## RECORDS SHOWN:
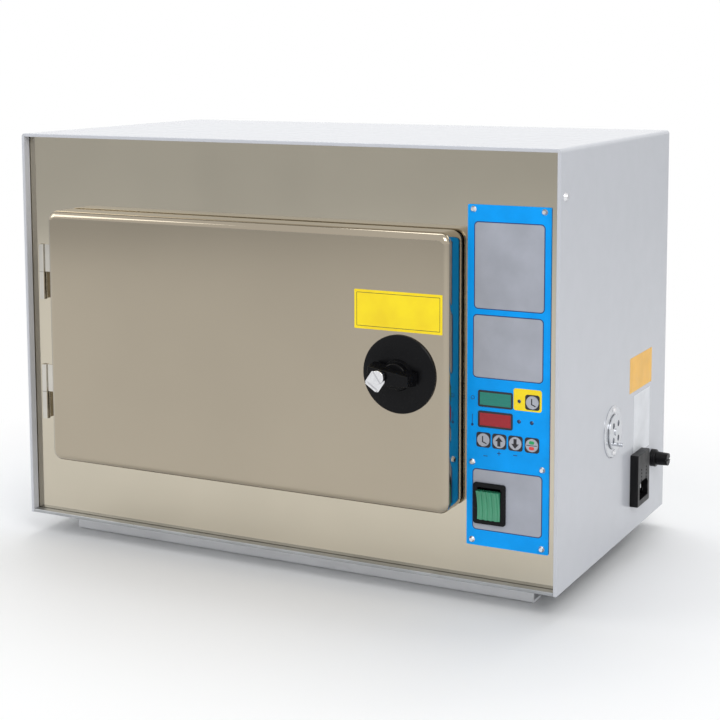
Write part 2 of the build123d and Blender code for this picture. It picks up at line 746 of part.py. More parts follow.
plateau_limits = (mouth_left + plateau_inset, mouth_right - plateau_inset,
                  mouth_low + plateau_inset, mouth_high - plateau_inset)
pan_back = door_back + inner_pan_sheet

with BuildPart() as door_space:
    with BuildSketch(front_plane(door_back - door_sheet)):
        door_outline(door_sheet)
    extrude(amount=door_depth - 2 * door_sheet)
    fillet(door_space.faces().sort_by(Axis.Y)[0].edges(), door_edge - door_sheet)

with BuildPart() as door_skin:
    with BuildSketch(front_plane(door_back)):
        door_outline(0)
    extrude(amount=door_depth)
    fillet(door_skin.faces().sort_by(Axis.Y)[0].edges(), door_edge)
    fillet(door_skin.faces().sort_by(Axis.Y)[-1].edges(), door_rim)
    add(door_space.part, mode=Mode.SUBTRACT)
    with BuildSketch(front_plane(door_back)):
        door_outline(door_return)
    extrude(amount=door_sheet, mode=Mode.SUBTRACT)
    rod((latch_x, door_front - 1, latch_z), TO_BACK, bush_radius, door_sheet + 2, Mode.SUBTRACT)
write(door_skin, "door_skin")

with BuildPart() as door_insulation:
    add(door_space.part)
    rod((latch_x, door_front, latch_z), TO_BACK, bush_radius, door_depth + 2, Mode.SUBTRACT)
write(door_insulation, "door_insulation")


def plateau(shrink, height):
    """Raised middle of the inner pan, with sloping sides, growing towards the chamber."""
    x0, x1, z0, z1 = plateau_limits
    with BuildPart() as hill:
        with BuildSketch(Plane(origin=(0, door_back, 0), x_dir=(-1, 0, 0), z_dir=(0, 1, 0))):
            bounds(-x1 + shrink, -x0 - shrink, z0 + shrink, z1 - shrink, chamber_corner)
        extrude(amount=height, taper=plateau_taper)
    return hill.part


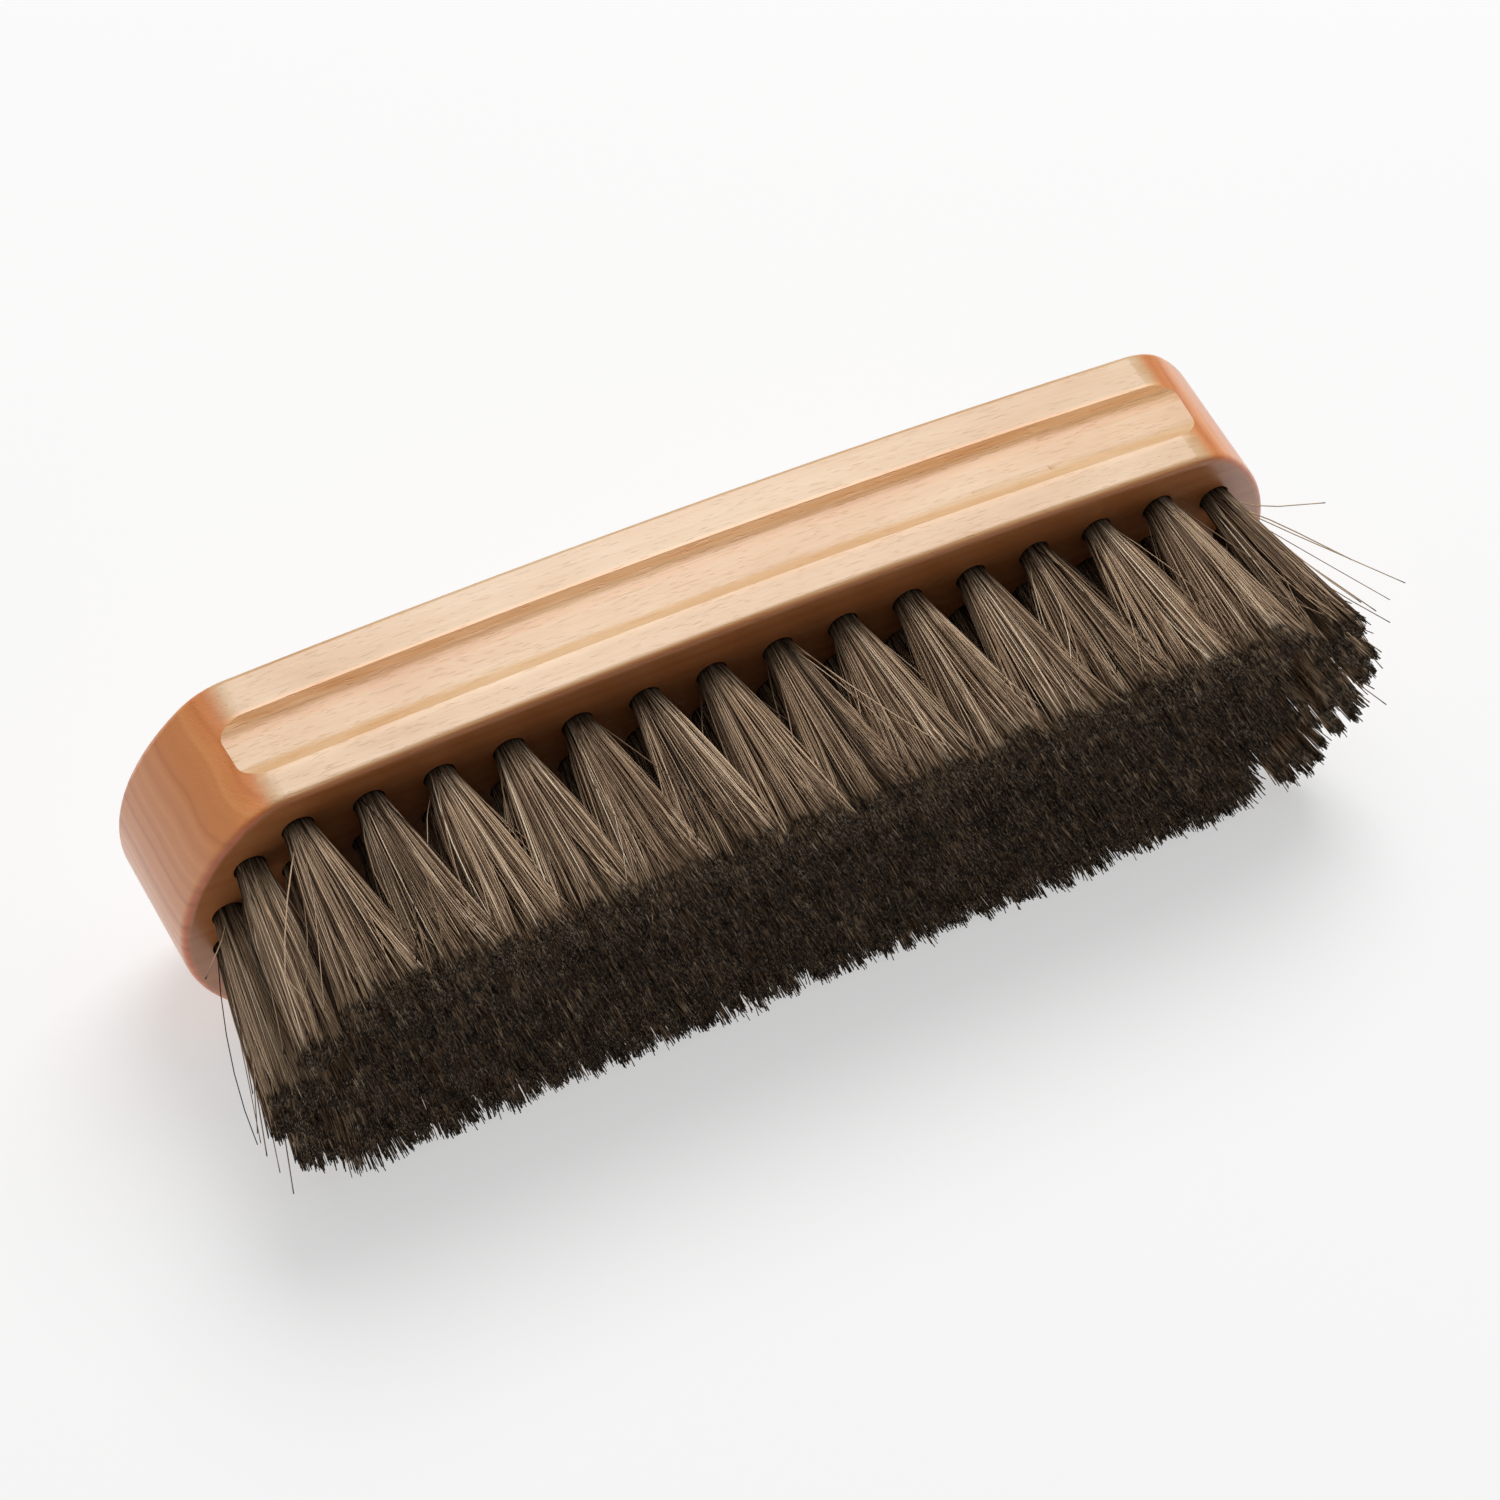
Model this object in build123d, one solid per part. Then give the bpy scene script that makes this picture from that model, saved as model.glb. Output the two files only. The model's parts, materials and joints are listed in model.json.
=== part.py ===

## DIRECTIVE:
Extract all of the data above without altering anything.

## RESPONSE:
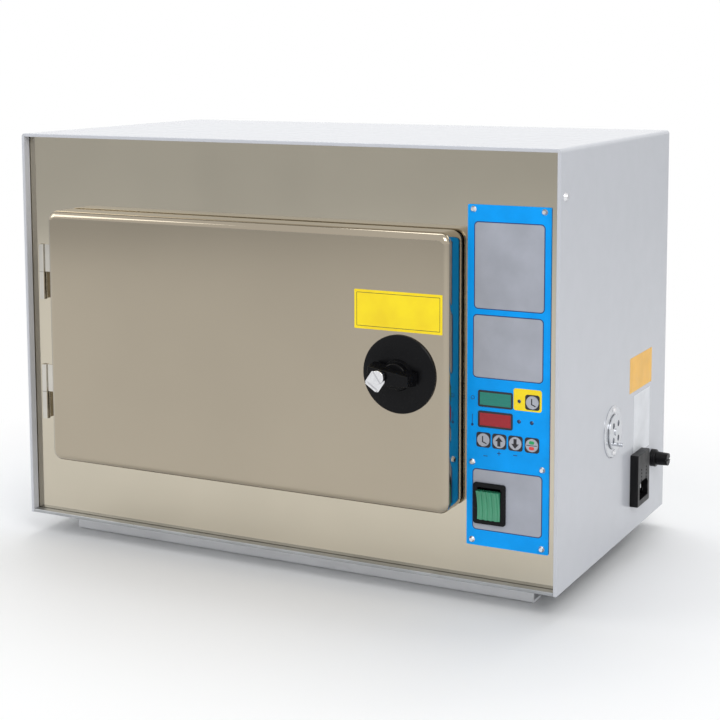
Write part 2 of the build123d and Blender code for this picture. It picks up at line 746 of part.py. More parts follow.
plateau_limits = (mouth_left + plateau_inset, mouth_right - plateau_inset,
                  mouth_low + plateau_inset, mouth_high - plateau_inset)
pan_back = door_back + inner_pan_sheet

with BuildPart() as door_space:
    with BuildSketch(front_plane(door_back - door_sheet)):
        door_outline(door_sheet)
    extrude(amount=door_depth - 2 * door_sheet)
    fillet(door_space.faces().sort_by(Axis.Y)[0].edges(), door_edge - door_sheet)

with BuildPart() as door_skin:
    with BuildSketch(front_plane(door_back)):
        door_outline(0)
    extrude(amount=door_depth)
    fillet(door_skin.faces().sort_by(Axis.Y)[0].edges(), door_edge)
    fillet(door_skin.faces().sort_by(Axis.Y)[-1].edges(), door_rim)
    add(door_space.part, mode=Mode.SUBTRACT)
    with BuildSketch(front_plane(door_back)):
        door_outline(door_return)
    extrude(amount=door_sheet, mode=Mode.SUBTRACT)
    rod((latch_x, door_front - 1, latch_z), TO_BACK, bush_radius, door_sheet + 2, Mode.SUBTRACT)
write(door_skin, "door_skin")

with BuildPart() as door_insulation:
    add(door_space.part)
    rod((latch_x, door_front, latch_z), TO_BACK, bush_radius, door_depth + 2, Mode.SUBTRACT)
write(door_insulation, "door_insulation")


def plateau(shrink, height):
    """Raised middle of the inner pan, with sloping sides, growing towards the chamber."""
    x0, x1, z0, z1 = plateau_limits
    with BuildPart() as hill:
        with BuildSketch(Plane(origin=(0, door_back, 0), x_dir=(-1, 0, 0), z_dir=(0, 1, 0))):
            bounds(-x1 + shrink, -x0 - shrink, z0 + shrink, z1 - shrink, chamber_corner)
        extrude(amount=height, taper=plateau_taper)
    return hill.part


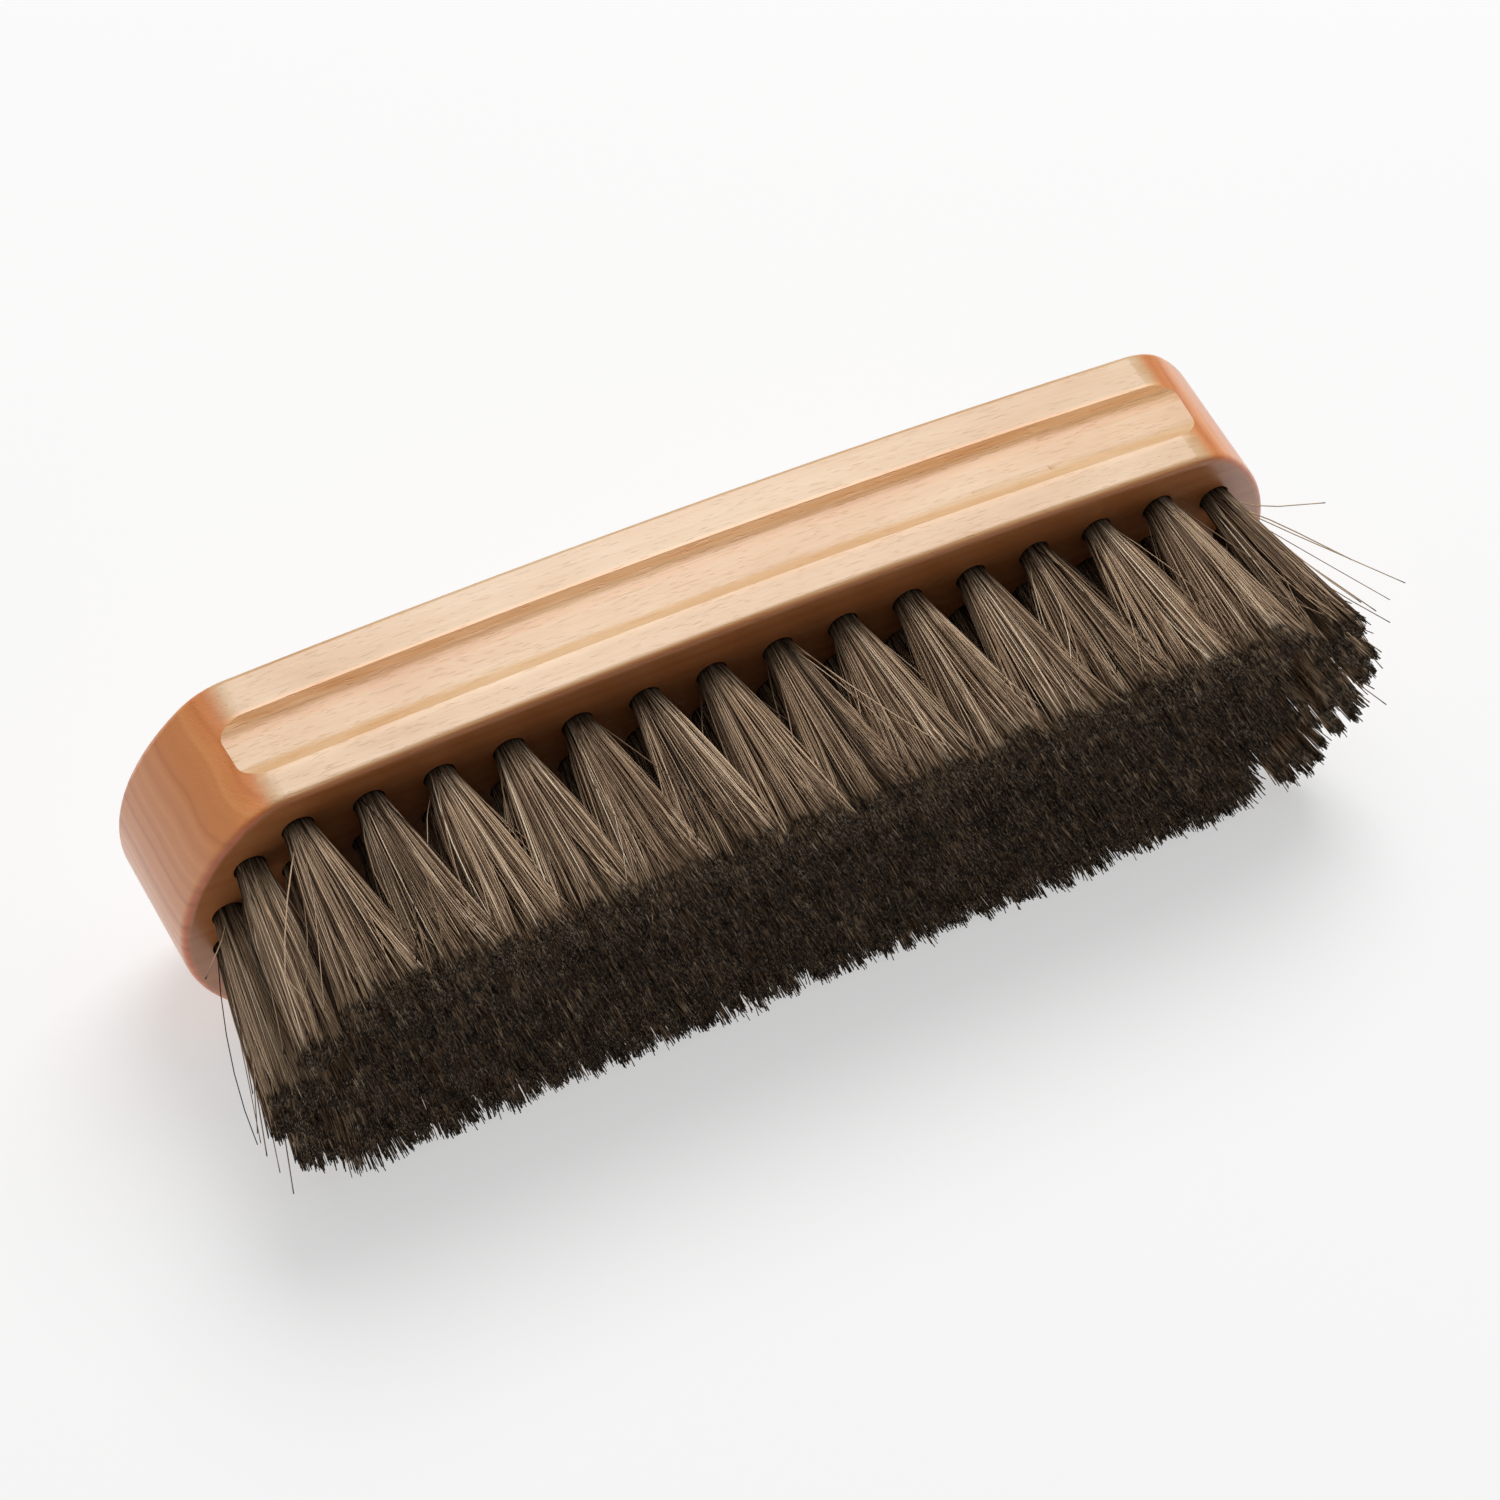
Model this object in build123d, one solid per part. Then give the bpy scene script that makes this picture from that model, saved as model.glb. Output the two files only. The model's parts, materials and joints are listed in model.json.
=== part.py ===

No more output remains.